◆ What you have to do
Repeat exactly each line of the data provided below.

◆ Given data
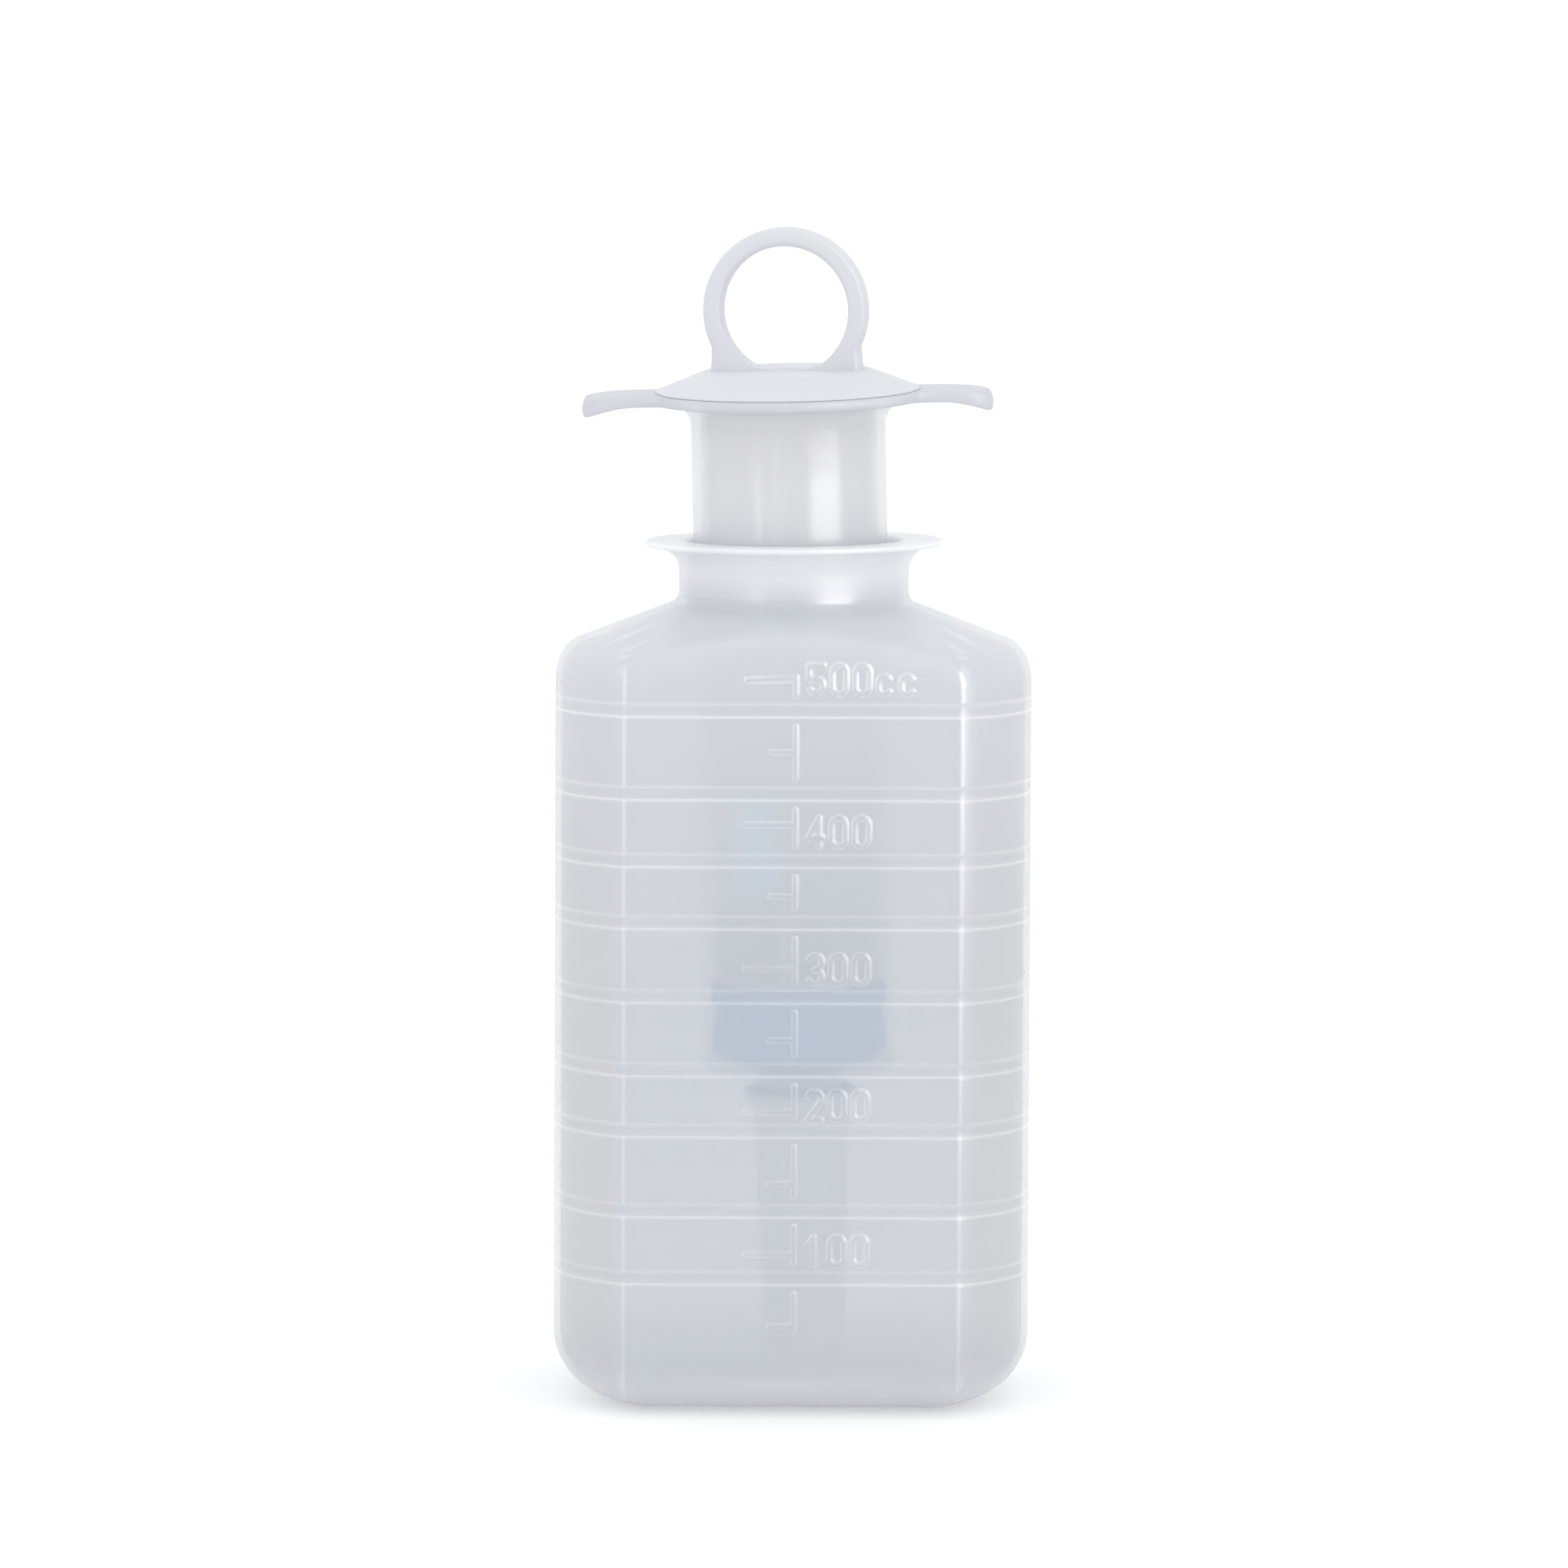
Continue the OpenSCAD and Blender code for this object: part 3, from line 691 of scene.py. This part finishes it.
def barrel():
    """Nozzle, barrel and winged flange outside, then the bore and the channel inside."""
    turns = wing_turns()
    reach = np.array([min(wing_reach(t), WING_HALF / max(abs(math.cos(t)), 1e-6)) for t in turns])
    tip_z = END_Z - NOZZLE_L
    heights = list(np.arange(END_Z + 4, STOP_Z - 2, 1.5))
    lower = rounded([
        (CHANNEL_R, tip_z, 0),
        (TIP_R, tip_z, 0.5),
        (COLLAR_R - TAPER_STEP, END_Z - COLLAR_L, 0.3),
        (COLLAR_R, END_Z - COLLAR_L, 0.4),
        (COLLAR_R, END_Z, 0.8),
        (BARREL_R, END_Z, 1.2),
        *[(BARREL_R, z, 0) for z in heights],
        (BARREL_R, FLANGE_Z - FLANGE_T, FLANGE_FILLET - 0.3),
        (BARREL_R + FLANGE_FILLET, FLANGE_Z - FLANGE_T, 0),
    ], steps=6)
    rings = [circle_ring(r, z, turns) for r, z in lower[:-1]]
    edge = 0.75
    for share in np.linspace(0, 1, 12):
        rings.append(flange_ring(turns, reach, share, edge, FLANGE_T))
    for t in np.linspace(0, math.pi, 9)[1:-1]:
        inset = edge * (1 - math.sin(t))
        drop = FLANGE_T / 2 * (1 + math.cos(t))
        rings.append(flange_ring(turns, reach, 1, inset, drop))
    for share in np.linspace(1, 0, 12):
        rings.append(flange_ring(turns, reach, share, edge, 0))
    bore_end = END_Z + END_WALL
    upper = rounded([
        (BARREL_R + 1, FLANGE_Z, 0),
        (BORE_R, FLANGE_Z, 0.6),
        (BORE_R, STOP_Z + 1.4, 0.6),
        (BORE_R - STOP_H, STOP_Z + 0.2, 0.4),
        (BORE_R - STOP_H, STOP_Z - 0.2, 0.4),
        (BORE_R, STOP_Z - 1.4, 0.6),
        *[(BORE_R, z, 0) for z in heights[::-1]],
        (BORE_R, bore_end, 0.4),
        (CHANNEL_R, bore_end, 0.4),
        (CHANNEL_R, tip_z, 0),
    ], steps=4)
    rings += [circle_ring(r, z, turns) for r, z in upper[:-1]]
    obj = loft("barrel_shell", rings, syringe, loop=True, crease=50)
    # for the material: the milky flange, the clearer lower half, the print, and how solid it is
    spots = np.array(rings).reshape(-1, 3)
    away = np.hypot(spots[:, 0], spots[:, 1])
    milk = smooth_step(BARREL_R, BARREL_R + FLANGE_FILLET, away)
    thin = 1 - smooth_step(SEAL_TOP + 6, FLANGE_Z - 36, spots[:, 2])
    thin *= smooth_step(END_Z - 1, END_Z + 2, spots[:, 2])
    plug = 1 - smooth_step(END_Z - 0.8, END_Z, spots[:, 2])
    solid = BARREL_SOLID + (FLANGE_SOLID - BARREL_SOLID) * np.maximum(milk, plug)
    turn = np.arctan2(spots[:, 0], -spots[:, 1])
    patch = smooth_step(*PRINT_LEFT, turn) * (1 - smooth_step(*PRINT_RIGHT, turn))
    patch *= smooth_step(*PRINT_LOW, spots[:, 2]) * (1 - smooth_step(*PRINT_HIGH, spots[:, 2]))
    patch *= smooth_step(BARREL_R - 0.5, BARREL_R - 0.1, away)
    mark(obj, "milk", milk)
    mark(obj, "thin", thin)
    mark(obj, "print", patch)
    mark(obj, "solid", solid - (BARREL_SOLID - THIN_SOLID) * thin + PRINT_SOLID * patch)
    return obj


# ---- tip cap and seal ----

def tip_cap():
    """A closed sleeve with grip ribs round its lower half."""
    segments = 144
    ribs = 12
    rib_h = 0.35
    turns = np.linspace(0, 2 * math.pi, segments, endpoint=False)
    mouth = END_Z - COLLAR_L - 1
    outer_top = CAP_BORE_R + CAP_WALL
    outside = arc((0, CAP_END_R), CAP_END_R - rib_h, -90, 0, 10)[1:]
    outside += [(CAP_END_R - rib_h + (outer_top - CAP_END_R) * t, CAP_END_R + (CAP_H - CAP_END_R) * t)
                for t in (0.05, 0.12, 0.25, 0.4, 0.52, 0.58, 0.63, 0.75, 0.9)]
    rings = []
    for r, z in outside:
        share = float(smooth_step(5, 9, z) * (1 - smooth_step(30, 34, z)))
        wave = np.maximum(np.cos(turns * ribs), 0) ** 2
        grown = r + rib_h * share * wave
        x, y = grown * np.cos(turns), grown * np.sin(turns)
        rings.append(np.stack([x, y, np.full(segments, z)], axis=1))
    bead = rounded([
        (outer_top - 0.1, CAP_H - CAP_BEAD - 0.6, 0),
        (outer_top, CAP_H - CAP_BEAD, 0.3),
        (CAP_BORE_R + 2 * CAP_WALL, CAP_H - CAP_BEAD, 0.5),
        (CAP_BORE_R + 2 * CAP_WALL, CAP_H, 1.3),
        (CAP_BORE_R, CAP_H, 0.3),
        (CAP_BORE_R, mouth, 0.2),
        (COLLAR_R - TAPER_STEP / 2, mouth, 0.3),
        (CAP_END_R - CAP_WALL, CAP_END_R, 0.5),
    ], steps=4)
    rings += [circle_ring(r, z, turns) for r, z in bead]
    inside = arc((0, CAP_END_R), CAP_END_R - CAP_WALL, 0, -90, 8)[1:-1]
    rings += [circle_ring(r, z, turns) for r, z in inside]
    poles = ((0, 0, rib_h), (0, 0, CAP_WALL))
    return loft("tip_cap_shell", rings, syringe, poles, crease=50)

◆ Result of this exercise
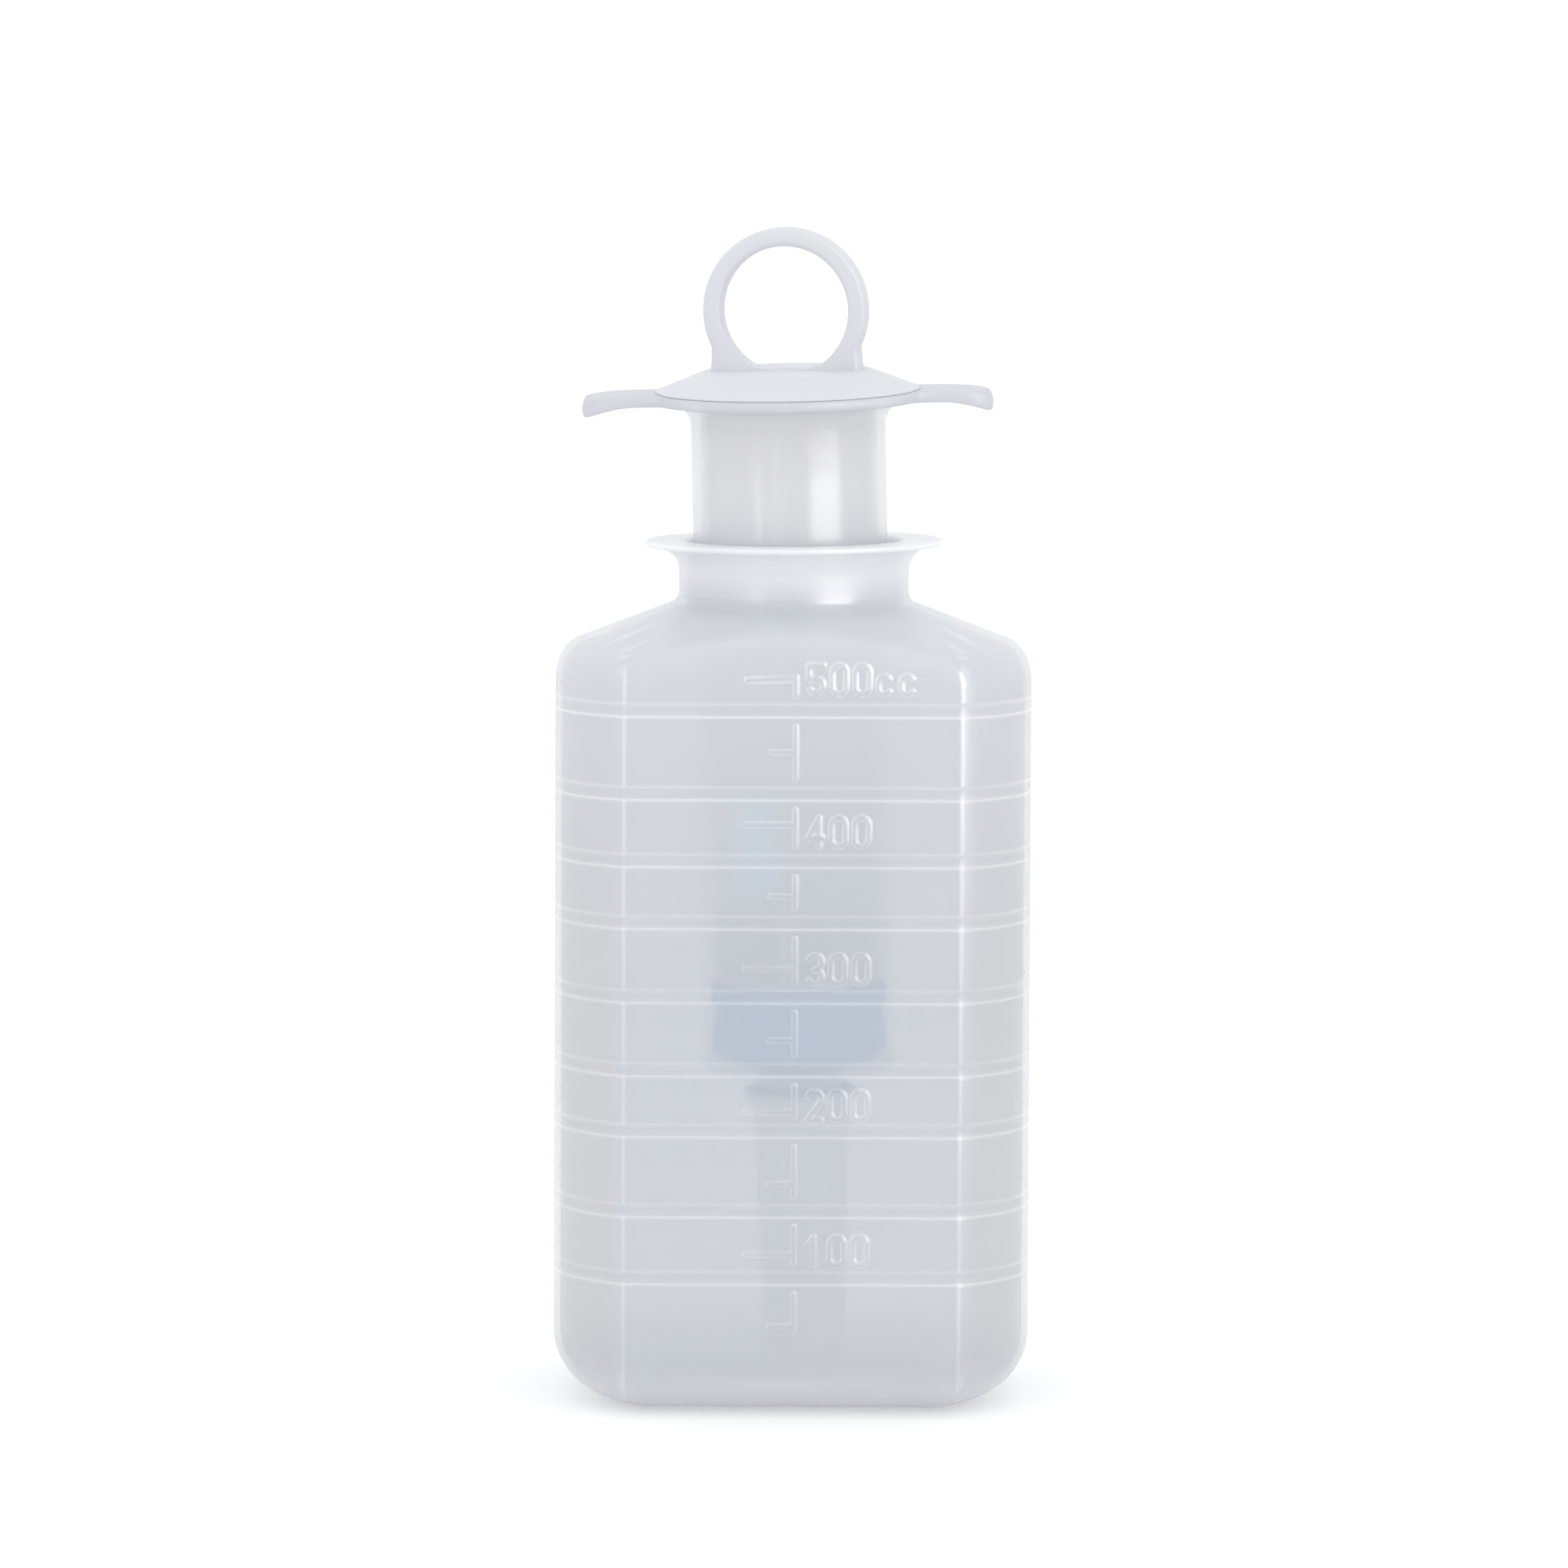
Continue the OpenSCAD and Blender code for this object: part 3, from line 691 of scene.py. This part finishes it.
def barrel():
    """Nozzle, barrel and winged flange outside, then the bore and the channel inside."""
    turns = wing_turns()
    reach = np.array([min(wing_reach(t), WING_HALF / max(abs(math.cos(t)), 1e-6)) for t in turns])
    tip_z = END_Z - NOZZLE_L
    heights = list(np.arange(END_Z + 4, STOP_Z - 2, 1.5))
    lower = rounded([
        (CHANNEL_R, tip_z, 0),
        (TIP_R, tip_z, 0.5),
        (COLLAR_R - TAPER_STEP, END_Z - COLLAR_L, 0.3),
        (COLLAR_R, END_Z - COLLAR_L, 0.4),
        (COLLAR_R, END_Z, 0.8),
        (BARREL_R, END_Z, 1.2),
        *[(BARREL_R, z, 0) for z in heights],
        (BARREL_R, FLANGE_Z - FLANGE_T, FLANGE_FILLET - 0.3),
        (BARREL_R + FLANGE_FILLET, FLANGE_Z - FLANGE_T, 0),
    ], steps=6)
    rings = [circle_ring(r, z, turns) for r, z in lower[:-1]]
    edge = 0.75
    for share in np.linspace(0, 1, 12):
        rings.append(flange_ring(turns, reach, share, edge, FLANGE_T))
    for t in np.linspace(0, math.pi, 9)[1:-1]:
        inset = edge * (1 - math.sin(t))
        drop = FLANGE_T / 2 * (1 + math.cos(t))
        rings.append(flange_ring(turns, reach, 1, inset, drop))
    for share in np.linspace(1, 0, 12):
        rings.append(flange_ring(turns, reach, share, edge, 0))
    bore_end = END_Z + END_WALL
    upper = rounded([
        (BARREL_R + 1, FLANGE_Z, 0),
        (BORE_R, FLANGE_Z, 0.6),
        (BORE_R, STOP_Z + 1.4, 0.6),
        (BORE_R - STOP_H, STOP_Z + 0.2, 0.4),
        (BORE_R - STOP_H, STOP_Z - 0.2, 0.4),
        (BORE_R, STOP_Z - 1.4, 0.6),
        *[(BORE_R, z, 0) for z in heights[::-1]],
        (BORE_R, bore_end, 0.4),
        (CHANNEL_R, bore_end, 0.4),
        (CHANNEL_R, tip_z, 0),
    ], steps=4)
    rings += [circle_ring(r, z, turns) for r, z in upper[:-1]]
    obj = loft("barrel_shell", rings, syringe, loop=True, crease=50)
    # for the material: the milky flange, the clearer lower half, the print, and how solid it is
    spots = np.array(rings).reshape(-1, 3)
    away = np.hypot(spots[:, 0], spots[:, 1])
    milk = smooth_step(BARREL_R, BARREL_R + FLANGE_FILLET, away)
    thin = 1 - smooth_step(SEAL_TOP + 6, FLANGE_Z - 36, spots[:, 2])
    thin *= smooth_step(END_Z - 1, END_Z + 2, spots[:, 2])
    plug = 1 - smooth_step(END_Z - 0.8, END_Z, spots[:, 2])
    solid = BARREL_SOLID + (FLANGE_SOLID - BARREL_SOLID) * np.maximum(milk, plug)
    turn = np.arctan2(spots[:, 0], -spots[:, 1])
    patch = smooth_step(*PRINT_LEFT, turn) * (1 - smooth_step(*PRINT_RIGHT, turn))
    patch *= smooth_step(*PRINT_LOW, spots[:, 2]) * (1 - smooth_step(*PRINT_HIGH, spots[:, 2]))
    patch *= smooth_step(BARREL_R - 0.5, BARREL_R - 0.1, away)
    mark(obj, "milk", milk)
    mark(obj, "thin", thin)
    mark(obj, "print", patch)
    mark(obj, "solid", solid - (BARREL_SOLID - THIN_SOLID) * thin + PRINT_SOLID * patch)
    return obj


# ---- tip cap and seal ----

def tip_cap():
    """A closed sleeve with grip ribs round its lower half."""
    segments = 144
    ribs = 12
    rib_h = 0.35
    turns = np.linspace(0, 2 * math.pi, segments, endpoint=False)
    mouth = END_Z - COLLAR_L - 1
    outer_top = CAP_BORE_R + CAP_WALL
    outside = arc((0, CAP_END_R), CAP_END_R - rib_h, -90, 0, 10)[1:]
    outside += [(CAP_END_R - rib_h + (outer_top - CAP_END_R) * t, CAP_END_R + (CAP_H - CAP_END_R) * t)
                for t in (0.05, 0.12, 0.25, 0.4, 0.52, 0.58, 0.63, 0.75, 0.9)]
    rings = []
    for r, z in outside:
        share = float(smooth_step(5, 9, z) * (1 - smooth_step(30, 34, z)))
        wave = np.maximum(np.cos(turns * ribs), 0) ** 2
        grown = r + rib_h * share * wave
        x, y = grown * np.cos(turns), grown * np.sin(turns)
        rings.append(np.stack([x, y, np.full(segments, z)], axis=1))
    bead = rounded([
        (outer_top - 0.1, CAP_H - CAP_BEAD - 0.6, 0),
        (outer_top, CAP_H - CAP_BEAD, 0.3),
        (CAP_BORE_R + 2 * CAP_WALL, CAP_H - CAP_BEAD, 0.5),
        (CAP_BORE_R + 2 * CAP_WALL, CAP_H, 1.3),
        (CAP_BORE_R, CAP_H, 0.3),
        (CAP_BORE_R, mouth, 0.2),
        (COLLAR_R - TAPER_STEP / 2, mouth, 0.3),
        (CAP_END_R - CAP_WALL, CAP_END_R, 0.5),
    ], steps=4)
    rings += [circle_ring(r, z, turns) for r, z in bead]
    inside = arc((0, CAP_END_R), CAP_END_R - CAP_WALL, 0, -90, 8)[1:-1]
    rings += [circle_ring(r, z, turns) for r, z in inside]
    poles = ((0, 0, rib_h), (0, 0, CAP_WALL))
    return loft("tip_cap_shell", rings, syringe, poles, crease=50)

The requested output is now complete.